Live linux with no HDD has the obvious issue that you can NEVER reboot the computer or allow a power failure to happen, until you have fully verified you have the keys correctly on some other media.
Instead, as I suggested, having it temporarily on a HDD, in a password encrypted wallet, allows you to safely decide when you no longer need the computer wallet.
Live OS can have persistent storage too, so it's not that different from a hard drive. Also, OP is talking about cold wallets, so there's some time between the creation of the wallet and the first incoming transaction, so sudden power failure is unlikely to cause big problems - the only risk here is some complete noob just forgets to backup the wallet.
Who knows what backdoors and security vulnerabilities every motherboard in every computer might have?
So you shouldn't use any computer?
Printers are connected to the Internet these days, and they are much less commonly audited than motherboards or CPUs.

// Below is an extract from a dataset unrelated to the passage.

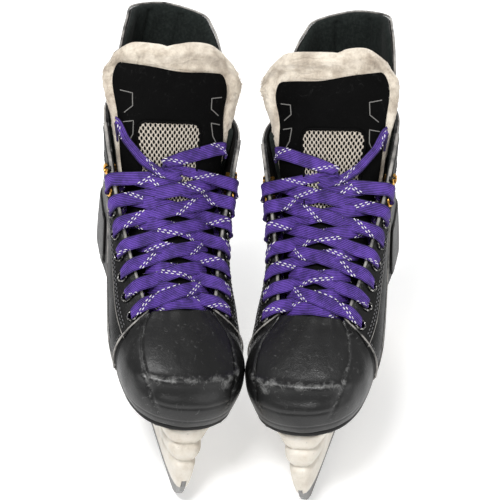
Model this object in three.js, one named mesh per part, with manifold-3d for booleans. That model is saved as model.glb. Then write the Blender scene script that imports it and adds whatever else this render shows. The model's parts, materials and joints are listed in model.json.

Perhaps just unnecessary paranoia but there is a way to mitigate this. Some pretty cheap printers has no capabilities to connect to the internet and would thus not be able to transmit any information other than through the cable. Printers do store cache so I imagine that'll be an issue. If you really are that paranoid, you can destroy the printer after use/use it exclusively for paper wallets.
Or just use a mnemonic seed and write it down on paper, or use some of those steel plate solutions if you're really paranoid.